- **DO THIS**
Please quote exactly the lines below from the line containing "# Crown of the badge" to the line containing "if obj.type not", both lines included, and nothing else.

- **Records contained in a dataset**
══════════
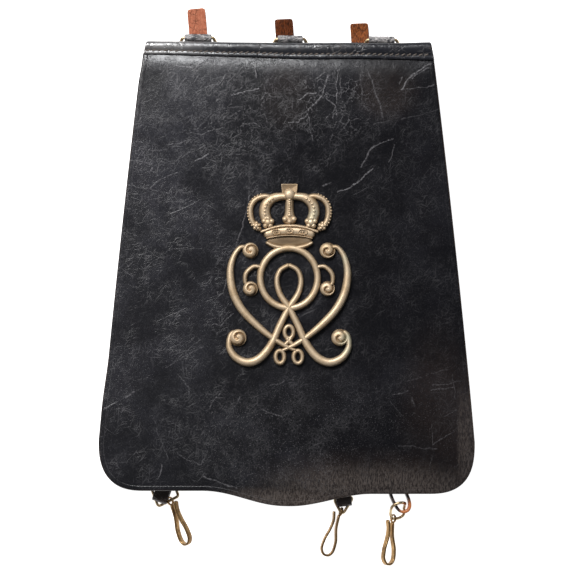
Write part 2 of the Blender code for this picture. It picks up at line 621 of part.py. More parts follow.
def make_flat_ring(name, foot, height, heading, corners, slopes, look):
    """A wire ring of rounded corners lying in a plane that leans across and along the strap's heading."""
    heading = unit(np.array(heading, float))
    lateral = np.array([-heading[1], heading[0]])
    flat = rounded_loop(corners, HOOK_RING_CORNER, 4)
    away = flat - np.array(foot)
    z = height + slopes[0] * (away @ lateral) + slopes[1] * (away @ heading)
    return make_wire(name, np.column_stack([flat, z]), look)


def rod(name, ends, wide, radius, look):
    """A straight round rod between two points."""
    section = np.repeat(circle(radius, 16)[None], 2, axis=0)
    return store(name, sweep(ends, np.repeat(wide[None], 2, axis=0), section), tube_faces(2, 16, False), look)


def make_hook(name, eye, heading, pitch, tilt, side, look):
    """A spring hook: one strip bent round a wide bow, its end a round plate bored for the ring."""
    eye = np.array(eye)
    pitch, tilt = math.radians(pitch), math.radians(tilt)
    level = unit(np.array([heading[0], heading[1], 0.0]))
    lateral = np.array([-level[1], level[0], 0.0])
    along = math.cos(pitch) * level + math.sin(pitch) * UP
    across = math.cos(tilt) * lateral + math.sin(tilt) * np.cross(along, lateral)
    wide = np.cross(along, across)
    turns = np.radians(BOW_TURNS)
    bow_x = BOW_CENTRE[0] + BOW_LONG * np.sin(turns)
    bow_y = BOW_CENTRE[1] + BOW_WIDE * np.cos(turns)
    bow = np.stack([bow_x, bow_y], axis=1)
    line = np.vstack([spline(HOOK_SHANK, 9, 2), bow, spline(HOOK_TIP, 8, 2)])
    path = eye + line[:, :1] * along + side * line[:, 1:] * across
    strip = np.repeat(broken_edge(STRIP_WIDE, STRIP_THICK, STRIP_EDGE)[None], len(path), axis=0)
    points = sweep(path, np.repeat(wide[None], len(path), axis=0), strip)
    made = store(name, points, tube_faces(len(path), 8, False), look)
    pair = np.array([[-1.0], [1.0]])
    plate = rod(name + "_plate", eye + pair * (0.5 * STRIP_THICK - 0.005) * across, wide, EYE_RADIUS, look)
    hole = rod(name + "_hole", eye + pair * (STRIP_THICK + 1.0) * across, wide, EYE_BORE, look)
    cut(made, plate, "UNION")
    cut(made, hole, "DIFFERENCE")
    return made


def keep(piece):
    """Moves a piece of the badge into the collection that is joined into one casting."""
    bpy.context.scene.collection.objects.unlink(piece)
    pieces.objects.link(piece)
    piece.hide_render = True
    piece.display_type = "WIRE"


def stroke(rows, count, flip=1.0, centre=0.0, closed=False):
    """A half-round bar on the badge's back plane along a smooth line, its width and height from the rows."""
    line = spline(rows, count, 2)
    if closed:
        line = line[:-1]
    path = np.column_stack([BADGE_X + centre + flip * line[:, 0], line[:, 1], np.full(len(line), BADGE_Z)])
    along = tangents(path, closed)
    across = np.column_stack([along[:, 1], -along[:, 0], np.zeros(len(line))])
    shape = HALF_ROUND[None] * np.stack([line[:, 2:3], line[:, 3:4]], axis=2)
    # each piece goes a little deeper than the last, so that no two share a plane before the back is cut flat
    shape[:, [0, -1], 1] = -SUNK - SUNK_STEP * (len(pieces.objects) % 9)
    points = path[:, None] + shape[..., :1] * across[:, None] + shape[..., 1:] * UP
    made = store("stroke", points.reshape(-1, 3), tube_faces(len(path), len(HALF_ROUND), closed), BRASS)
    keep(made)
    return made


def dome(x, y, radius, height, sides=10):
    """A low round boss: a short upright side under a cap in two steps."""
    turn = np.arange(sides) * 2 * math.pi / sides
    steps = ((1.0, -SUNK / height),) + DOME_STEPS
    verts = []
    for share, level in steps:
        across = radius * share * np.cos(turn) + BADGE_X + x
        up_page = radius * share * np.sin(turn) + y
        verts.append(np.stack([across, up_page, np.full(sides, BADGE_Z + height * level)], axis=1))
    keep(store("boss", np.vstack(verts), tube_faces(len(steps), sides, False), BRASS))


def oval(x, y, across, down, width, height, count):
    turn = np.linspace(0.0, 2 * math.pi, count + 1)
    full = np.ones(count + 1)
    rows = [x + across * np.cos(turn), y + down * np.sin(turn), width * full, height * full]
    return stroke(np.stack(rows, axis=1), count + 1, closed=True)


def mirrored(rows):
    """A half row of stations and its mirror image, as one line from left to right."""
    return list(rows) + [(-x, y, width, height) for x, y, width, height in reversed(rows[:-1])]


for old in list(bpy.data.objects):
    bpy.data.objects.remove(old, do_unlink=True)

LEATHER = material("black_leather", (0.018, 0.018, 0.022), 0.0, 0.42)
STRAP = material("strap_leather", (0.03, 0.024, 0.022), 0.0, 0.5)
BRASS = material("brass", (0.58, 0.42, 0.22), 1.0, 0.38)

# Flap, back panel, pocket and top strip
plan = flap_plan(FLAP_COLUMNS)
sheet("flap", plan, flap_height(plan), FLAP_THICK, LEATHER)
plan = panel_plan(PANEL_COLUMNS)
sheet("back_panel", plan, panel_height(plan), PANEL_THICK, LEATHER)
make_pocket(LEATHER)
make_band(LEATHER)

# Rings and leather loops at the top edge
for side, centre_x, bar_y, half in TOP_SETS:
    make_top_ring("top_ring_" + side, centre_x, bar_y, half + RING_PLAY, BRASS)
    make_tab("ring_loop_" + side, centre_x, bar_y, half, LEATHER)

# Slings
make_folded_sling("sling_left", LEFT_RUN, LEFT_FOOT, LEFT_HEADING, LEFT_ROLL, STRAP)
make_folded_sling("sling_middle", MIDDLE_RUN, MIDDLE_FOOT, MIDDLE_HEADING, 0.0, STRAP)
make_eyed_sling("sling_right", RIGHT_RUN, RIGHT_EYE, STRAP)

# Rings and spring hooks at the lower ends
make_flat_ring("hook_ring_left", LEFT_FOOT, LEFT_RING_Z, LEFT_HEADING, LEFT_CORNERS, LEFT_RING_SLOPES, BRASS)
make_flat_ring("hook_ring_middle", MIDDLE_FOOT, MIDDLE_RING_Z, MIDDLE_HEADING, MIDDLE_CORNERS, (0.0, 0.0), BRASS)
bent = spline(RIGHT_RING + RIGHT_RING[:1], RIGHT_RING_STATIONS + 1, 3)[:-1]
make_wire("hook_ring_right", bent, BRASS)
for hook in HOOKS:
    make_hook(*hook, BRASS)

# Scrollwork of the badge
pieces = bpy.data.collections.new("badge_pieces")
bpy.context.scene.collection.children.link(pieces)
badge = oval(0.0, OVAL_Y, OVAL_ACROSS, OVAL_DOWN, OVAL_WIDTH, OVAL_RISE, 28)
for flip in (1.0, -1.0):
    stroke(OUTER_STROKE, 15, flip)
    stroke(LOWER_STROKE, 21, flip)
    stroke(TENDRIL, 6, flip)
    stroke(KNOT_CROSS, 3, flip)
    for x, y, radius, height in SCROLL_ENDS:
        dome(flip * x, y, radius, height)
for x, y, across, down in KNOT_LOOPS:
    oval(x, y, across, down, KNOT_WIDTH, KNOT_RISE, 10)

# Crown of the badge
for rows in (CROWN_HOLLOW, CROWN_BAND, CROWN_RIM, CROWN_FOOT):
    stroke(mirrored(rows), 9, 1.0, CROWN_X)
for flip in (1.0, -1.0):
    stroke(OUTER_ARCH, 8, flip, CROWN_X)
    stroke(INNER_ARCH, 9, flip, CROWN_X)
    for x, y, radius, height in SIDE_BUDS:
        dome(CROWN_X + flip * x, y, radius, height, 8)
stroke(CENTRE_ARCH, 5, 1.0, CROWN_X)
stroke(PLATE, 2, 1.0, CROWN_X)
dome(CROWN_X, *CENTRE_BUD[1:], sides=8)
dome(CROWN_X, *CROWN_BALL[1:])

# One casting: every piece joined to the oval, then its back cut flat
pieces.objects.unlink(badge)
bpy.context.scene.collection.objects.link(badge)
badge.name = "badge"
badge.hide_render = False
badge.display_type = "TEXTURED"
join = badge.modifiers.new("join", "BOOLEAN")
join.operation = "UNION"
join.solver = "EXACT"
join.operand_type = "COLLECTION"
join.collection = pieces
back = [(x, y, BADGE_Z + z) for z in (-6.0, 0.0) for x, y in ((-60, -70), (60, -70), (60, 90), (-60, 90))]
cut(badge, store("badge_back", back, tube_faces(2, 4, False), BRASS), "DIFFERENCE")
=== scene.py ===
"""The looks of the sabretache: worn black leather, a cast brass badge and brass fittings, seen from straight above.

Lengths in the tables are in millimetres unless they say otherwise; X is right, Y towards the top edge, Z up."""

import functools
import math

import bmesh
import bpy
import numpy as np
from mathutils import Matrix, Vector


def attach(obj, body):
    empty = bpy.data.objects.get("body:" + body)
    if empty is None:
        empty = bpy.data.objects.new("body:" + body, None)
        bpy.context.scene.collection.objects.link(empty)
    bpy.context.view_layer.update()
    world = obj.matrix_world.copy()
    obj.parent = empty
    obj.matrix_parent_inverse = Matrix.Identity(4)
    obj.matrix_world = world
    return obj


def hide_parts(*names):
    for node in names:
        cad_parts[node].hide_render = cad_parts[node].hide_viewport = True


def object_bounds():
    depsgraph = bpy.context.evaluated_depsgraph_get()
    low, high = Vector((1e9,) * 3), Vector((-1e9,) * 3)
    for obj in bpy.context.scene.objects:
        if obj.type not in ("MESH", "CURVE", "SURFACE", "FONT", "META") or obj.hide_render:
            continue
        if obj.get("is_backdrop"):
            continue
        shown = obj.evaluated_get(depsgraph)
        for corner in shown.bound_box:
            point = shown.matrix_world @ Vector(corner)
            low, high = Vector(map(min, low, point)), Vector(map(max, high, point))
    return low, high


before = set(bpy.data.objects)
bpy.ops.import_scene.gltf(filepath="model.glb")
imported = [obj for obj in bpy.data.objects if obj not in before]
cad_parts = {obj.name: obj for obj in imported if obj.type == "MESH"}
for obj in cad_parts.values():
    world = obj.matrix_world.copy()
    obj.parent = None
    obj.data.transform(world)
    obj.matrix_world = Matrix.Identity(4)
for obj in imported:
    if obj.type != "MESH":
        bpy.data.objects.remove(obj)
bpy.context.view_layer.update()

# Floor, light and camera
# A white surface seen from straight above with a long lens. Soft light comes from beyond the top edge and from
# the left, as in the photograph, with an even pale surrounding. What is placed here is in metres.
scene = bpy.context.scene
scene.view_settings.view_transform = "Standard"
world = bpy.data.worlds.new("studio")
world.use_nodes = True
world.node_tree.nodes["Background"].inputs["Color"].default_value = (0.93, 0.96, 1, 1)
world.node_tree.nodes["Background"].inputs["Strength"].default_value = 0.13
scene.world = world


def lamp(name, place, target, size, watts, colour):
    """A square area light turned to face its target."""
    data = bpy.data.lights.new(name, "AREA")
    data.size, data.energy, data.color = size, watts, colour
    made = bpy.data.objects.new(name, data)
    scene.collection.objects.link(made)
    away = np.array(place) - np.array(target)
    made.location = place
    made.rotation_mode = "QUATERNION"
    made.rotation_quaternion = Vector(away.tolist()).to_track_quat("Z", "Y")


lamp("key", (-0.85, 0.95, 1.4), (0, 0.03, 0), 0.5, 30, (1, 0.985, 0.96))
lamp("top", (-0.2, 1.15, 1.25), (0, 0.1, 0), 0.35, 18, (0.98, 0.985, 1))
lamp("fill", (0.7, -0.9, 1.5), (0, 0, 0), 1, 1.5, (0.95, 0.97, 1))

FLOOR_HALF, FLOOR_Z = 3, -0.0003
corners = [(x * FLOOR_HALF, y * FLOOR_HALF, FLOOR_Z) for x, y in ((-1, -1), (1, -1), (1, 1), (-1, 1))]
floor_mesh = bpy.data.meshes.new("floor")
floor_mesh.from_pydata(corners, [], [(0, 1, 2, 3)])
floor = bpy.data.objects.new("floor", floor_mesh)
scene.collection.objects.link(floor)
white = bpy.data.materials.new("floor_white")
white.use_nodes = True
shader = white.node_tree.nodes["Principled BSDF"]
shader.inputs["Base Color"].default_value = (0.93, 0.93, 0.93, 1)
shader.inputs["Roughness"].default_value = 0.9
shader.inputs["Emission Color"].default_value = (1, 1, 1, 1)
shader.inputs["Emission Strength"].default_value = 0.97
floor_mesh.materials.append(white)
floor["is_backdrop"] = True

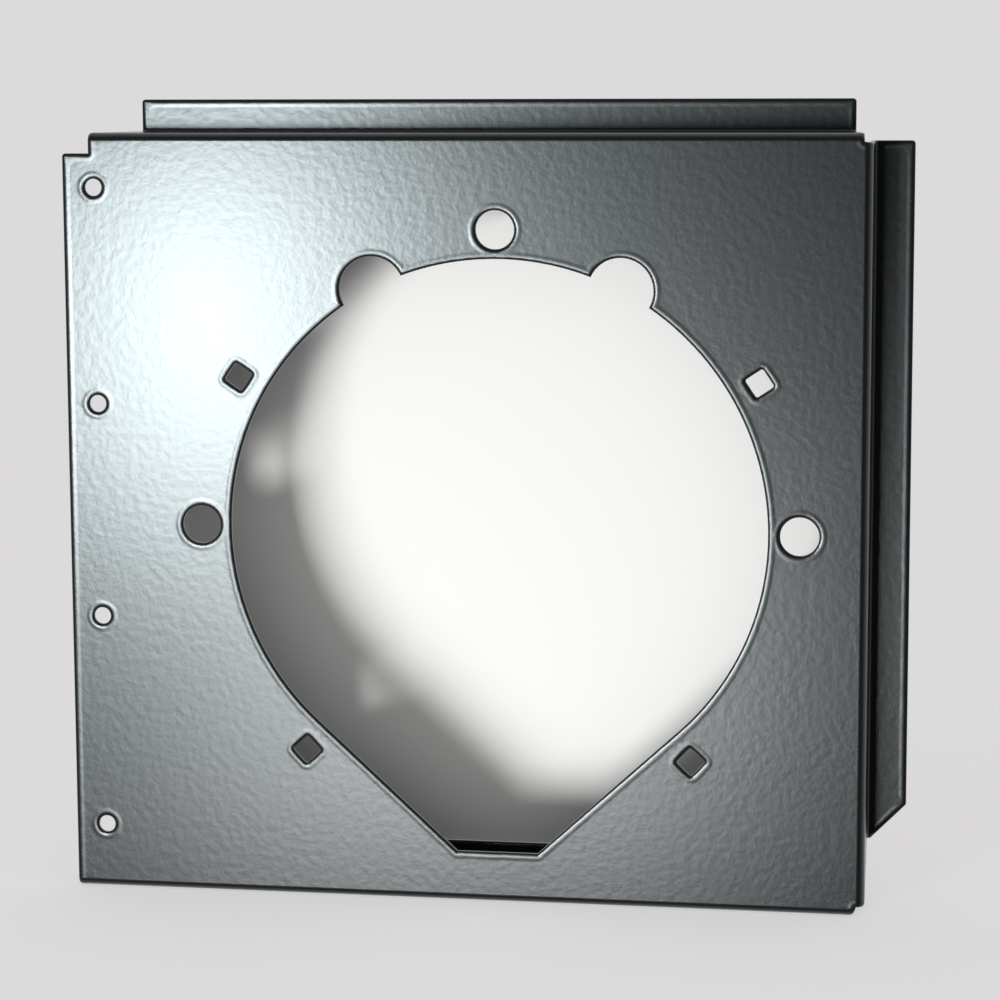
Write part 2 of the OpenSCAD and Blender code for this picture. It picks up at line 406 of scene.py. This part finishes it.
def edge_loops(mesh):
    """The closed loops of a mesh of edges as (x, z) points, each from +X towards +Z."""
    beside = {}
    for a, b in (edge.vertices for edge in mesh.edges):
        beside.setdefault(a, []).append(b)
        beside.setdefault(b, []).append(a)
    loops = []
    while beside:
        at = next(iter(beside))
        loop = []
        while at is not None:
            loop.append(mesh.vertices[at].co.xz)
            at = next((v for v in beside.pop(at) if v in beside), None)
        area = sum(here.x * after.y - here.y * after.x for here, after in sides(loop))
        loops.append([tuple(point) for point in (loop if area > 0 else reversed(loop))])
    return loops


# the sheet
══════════
- **SOLUTION**
# Crown of the badge
for rows in (CROWN_HOLLOW, CROWN_BAND, CROWN_RIM, CROWN_FOOT):
    stroke(mirrored(rows), 9, 1.0, CROWN_X)
for flip in (1.0, -1.0):
    stroke(OUTER_ARCH, 8, flip, CROWN_X)
    stroke(INNER_ARCH, 9, flip, CROWN_X)
    for x, y, radius, height in SIDE_BUDS:
        dome(CROWN_X + flip * x, y, radius, height, 8)
stroke(CENTRE_ARCH, 5, 1.0, CROWN_X)
stroke(PLATE, 2, 1.0, CROWN_X)
dome(CROWN_X, *CENTRE_BUD[1:], sides=8)
dome(CROWN_X, *CROWN_BALL[1:])

# One casting: every piece joined to the oval, then its back cut flat
pieces.objects.unlink(badge)
bpy.context.scene.collection.objects.link(badge)
badge.name = "badge"
badge.hide_render = False
badge.display_type = "TEXTURED"
join = badge.modifiers.new("join", "BOOLEAN")
join.operation = "UNION"
join.solver = "EXACT"
join.operand_type = "COLLECTION"
join.collection = pieces
back = [(x, y, BADGE_Z + z) for z in (-6.0, 0.0) for x, y in ((-60, -70), (60, -70), (60, 90), (-60, 90))]
cut(badge, store("badge_back", back, tube_faces(2, 4, False), BRASS), "DIFFERENCE")
=== scene.py ===
"""The looks of the sabretache: worn black leather, a cast brass badge and brass fittings, seen from straight above.

Lengths in the tables are in millimetres unless they say otherwise; X is right, Y towards the top edge, Z up."""

import functools
import math

import bmesh
import bpy
import numpy as np
from mathutils import Matrix, Vector


def attach(obj, body):
    empty = bpy.data.objects.get("body:" + body)
    if empty is None:
        empty = bpy.data.objects.new("body:" + body, None)
        bpy.context.scene.collection.objects.link(empty)
    bpy.context.view_layer.update()
    world = obj.matrix_world.copy()
    obj.parent = empty
    obj.matrix_parent_inverse = Matrix.Identity(4)
    obj.matrix_world = world
    return obj


def hide_parts(*names):
    for node in names:
        cad_parts[node].hide_render = cad_parts[node].hide_viewport = True


def object_bounds():
    depsgraph = bpy.context.evaluated_depsgraph_get()
    low, high = Vector((1e9,) * 3), Vector((-1e9,) * 3)
    for obj in bpy.context.scene.objects:
        if obj.type not in ("MESH", "CURVE", "SURFACE", "FONT", "META") or obj.hide_render:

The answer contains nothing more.